Chaque MSA peut également proposer des prises en charge complémentaires, sur les fonds d’action sanitaire et sociale, si nécessaire (exemple : consultation auprès d’un psychologue). Au regard des bilans de l’action et des thèmes douloureux exprimés par les jeunes (harcèlement, violences intrafamiliales, mal-être psychologique), l’accompagnement des jeunes et des encadrants à plus long terme, sous la forme d’actions de suite, s’avère primordiale. C’est ça le truc.
Théâtre-forum, késako ?
Le théâtre-forum est une méthode qui consiste à jouer une pièce de théâtre présentant une situation problématique à un public.
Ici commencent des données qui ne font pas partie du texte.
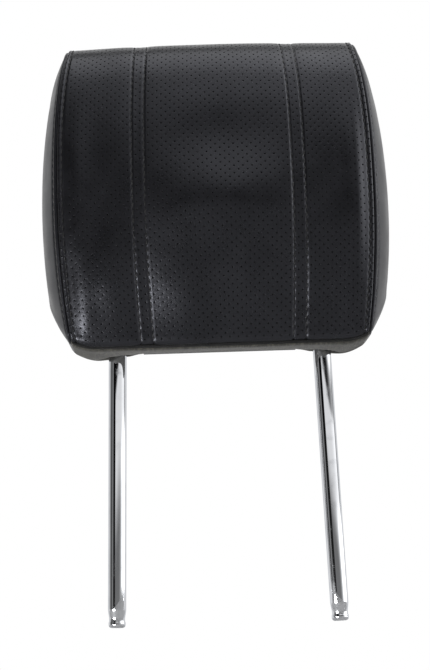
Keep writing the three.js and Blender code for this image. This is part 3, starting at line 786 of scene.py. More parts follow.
@dataclass
class Wardrobe:
    """Every finish of the headrest, built once and kept by the record's slot or by its use."""

    finishes: dict = field(default_factory=dict)

    def build(self) -> None:
        """Builds the shared effects and all the materials."""
        for group in (grain_group, fibre_group, polish_group):
            group()
        cream, cream_light = (0.55, 0.48, 0.30, 1.0), (0.66, 0.60, 0.40, 1.0)
        grey, grey_light = (0.36, 0.36, 0.37, 1.0), (0.46, 0.46, 0.47, 1.0)
        yarn, yarn_light = (0.008, 0.008, 0.009, 1.0), (0.014, 0.014, 0.015, 1.0)
        # Near-black matt colours for painted shade: the hole floors and the seam cords stand for shade, and
        # the hole walls are partly the black leather's cut edge.
        shade_black, shade_black_lighter = (0.004, 0.004, 0.004, 1.0), (0.008, 0.008, 0.008, 1.0)
        for finish in (
            LeatherFinish("perforated_leather"),
            LeatherFinish("plain_leather", smoothest=0.32, roughest=0.43, mirror=0.38),
            FabricFinish("base_fabric"),
            MetalFinish("chrome"),
            MetalFinish("screw_steel", clean=grey_light, smeared=grey, smoothest=0.25, roughest=0.4),
            MouldedFinish("closure_plastic"),
            MouldedFinish("core_plastic", fineness=500.0),
            MouldedFinish("foam", cream, cream_light, 0.85, 0.98, 900.0, 0.0006),
            MouldedFinish("thread", yarn, yarn_light, 0.42, 0.6, 3000.0, 0.0001),
            # Painted shade: near-black paint for the hole walls and floors and for the cords in the base
            # seams.
            MouldedFinish("hole_and_seam_shade", shade_black, shade_black_lighter, 0.8, 0.95, 1500.0, 0.0001),
        ):
            self.finishes[finish.name] = finish.build()

    def wear(self, obj: bpy.types.Object, name: str) -> None:
        """Gives an object one of the finishes."""
        obj.data.materials.clear()
        obj.data.materials.append(self.finishes[name])

    def piece(self, name: str, shape: Shape, finish: str, slot: str, *nodes: str) -> None:
        """Makes a piece from arrays, dresses it and puts it in its place.

        Args:
            name: Name of the piece.
            shape: Its vertex places and face arrays.
            finish: One of the finishes.
            slot: Slot of its finish in the record.
            nodes: Solids that it stands for.
        """
        obj = lift_object(name, *shape)
        self.wear(obj, finish)
        take_place(obj, slot, *nodes)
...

La pièce est jouée une première fois, puis une seconde fois pour convier le public à intervenir et essayer ses idées de changements dans un temps limité (environ une heure), sous la conduite d’un meneur de jeu, qui est là pour réguler les interventions, recadrer la parole, faire respecter les différents points de vue et permettre de les relativiser. Dans ce second temps théâtral, le public est invité à apporter ses solutions, à les mettre en œuvre directement sur scène et donc à devenir acteur. Pour leur part, devenus partenaires des spectateurs-acteurs, les comédiens qui doivent alors improviser, se font complices ou opposants afin de forcer le public à davantage de réflexion. Les approximations, les manques, les erreurs, les idées préconçues sont combattues et balayées mais toujours en situation réelle. Le sujet traité se trouve ainsi clairement posé et les réponses apportées, d’autant plus solidement ancrées qu’elles sont le fruit des réactions du public, de sa réflexion, et de sa participation.